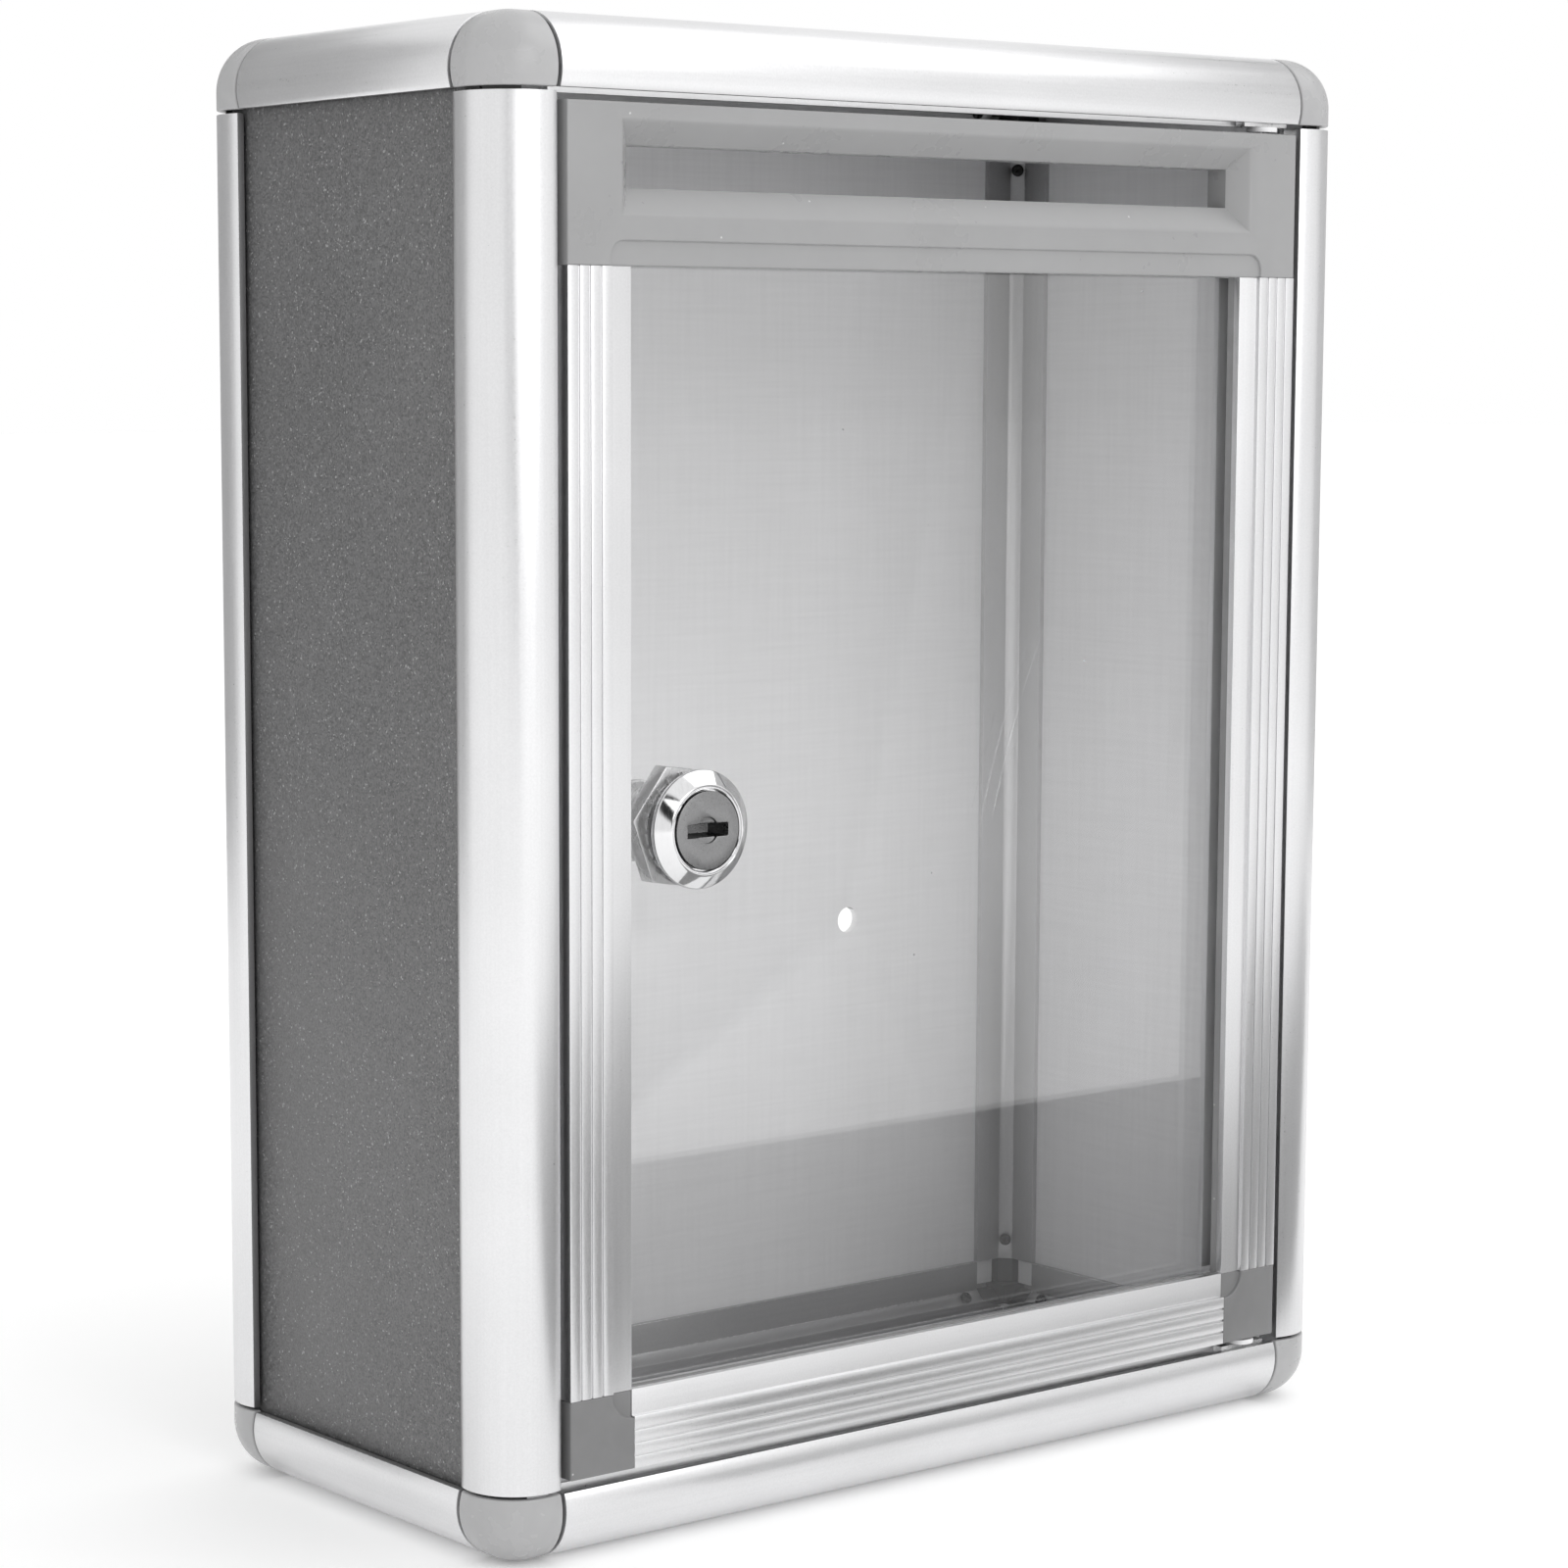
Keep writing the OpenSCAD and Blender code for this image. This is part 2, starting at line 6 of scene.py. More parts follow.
import bmesh
import bpy
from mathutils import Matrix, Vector

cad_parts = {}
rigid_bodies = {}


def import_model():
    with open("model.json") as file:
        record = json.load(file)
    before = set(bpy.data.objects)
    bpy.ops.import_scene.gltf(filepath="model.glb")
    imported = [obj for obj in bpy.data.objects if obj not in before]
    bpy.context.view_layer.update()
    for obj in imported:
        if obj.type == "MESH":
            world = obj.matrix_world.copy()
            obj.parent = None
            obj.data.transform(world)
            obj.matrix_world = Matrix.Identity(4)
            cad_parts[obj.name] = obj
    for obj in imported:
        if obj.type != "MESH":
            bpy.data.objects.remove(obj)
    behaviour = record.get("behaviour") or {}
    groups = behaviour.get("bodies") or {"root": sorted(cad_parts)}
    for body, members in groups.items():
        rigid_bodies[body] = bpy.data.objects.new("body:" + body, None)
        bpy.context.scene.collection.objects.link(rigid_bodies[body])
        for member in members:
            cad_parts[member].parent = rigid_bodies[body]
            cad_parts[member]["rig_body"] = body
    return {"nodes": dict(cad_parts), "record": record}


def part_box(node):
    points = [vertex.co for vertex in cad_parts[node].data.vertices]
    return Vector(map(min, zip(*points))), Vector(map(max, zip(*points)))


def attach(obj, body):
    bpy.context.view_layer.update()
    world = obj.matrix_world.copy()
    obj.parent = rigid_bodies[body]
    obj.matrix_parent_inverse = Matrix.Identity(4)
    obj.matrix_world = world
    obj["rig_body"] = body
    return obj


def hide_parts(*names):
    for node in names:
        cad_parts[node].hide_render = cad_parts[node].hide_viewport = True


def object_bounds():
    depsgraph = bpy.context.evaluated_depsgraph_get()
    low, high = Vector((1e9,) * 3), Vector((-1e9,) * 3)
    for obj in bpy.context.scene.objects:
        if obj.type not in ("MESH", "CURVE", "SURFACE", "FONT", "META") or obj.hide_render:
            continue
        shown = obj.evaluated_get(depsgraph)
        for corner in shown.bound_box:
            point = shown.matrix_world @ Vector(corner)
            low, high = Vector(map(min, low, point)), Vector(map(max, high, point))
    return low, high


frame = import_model()
cad_bounds = [list(corner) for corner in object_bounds()]

MM = 0.001
NODES = frame["nodes"]
BODY = {name: piece["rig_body"] for name, piece in NODES.items()}
SLOT = {part["node"]: part["material_slot"] for part in frame["record"]["subparts"]}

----

• _TASK STATEMENT_
Only the lines from the one containing "shown = obj.evaluated_get(depsgraph)" to the end of the listing belong in the output, each reproduced exactly.

• _PROBLEM SOLUTION_
        shown = obj.evaluated_get(depsgraph)
        for corner in shown.bound_box:
            point = shown.matrix_world @ Vector(corner)
            low, high = Vector(map(min, low, point)), Vector(map(max, high, point))
    return low, high


frame = import_model()
cad_bounds = [list(corner) for corner in object_bounds()]

MM = 0.001
NODES = frame["nodes"]
BODY = {name: piece["rig_body"] for name, piece in NODES.items()}
SLOT = {part["node"]: part["material_slot"] for part in frame["record"]["subparts"]}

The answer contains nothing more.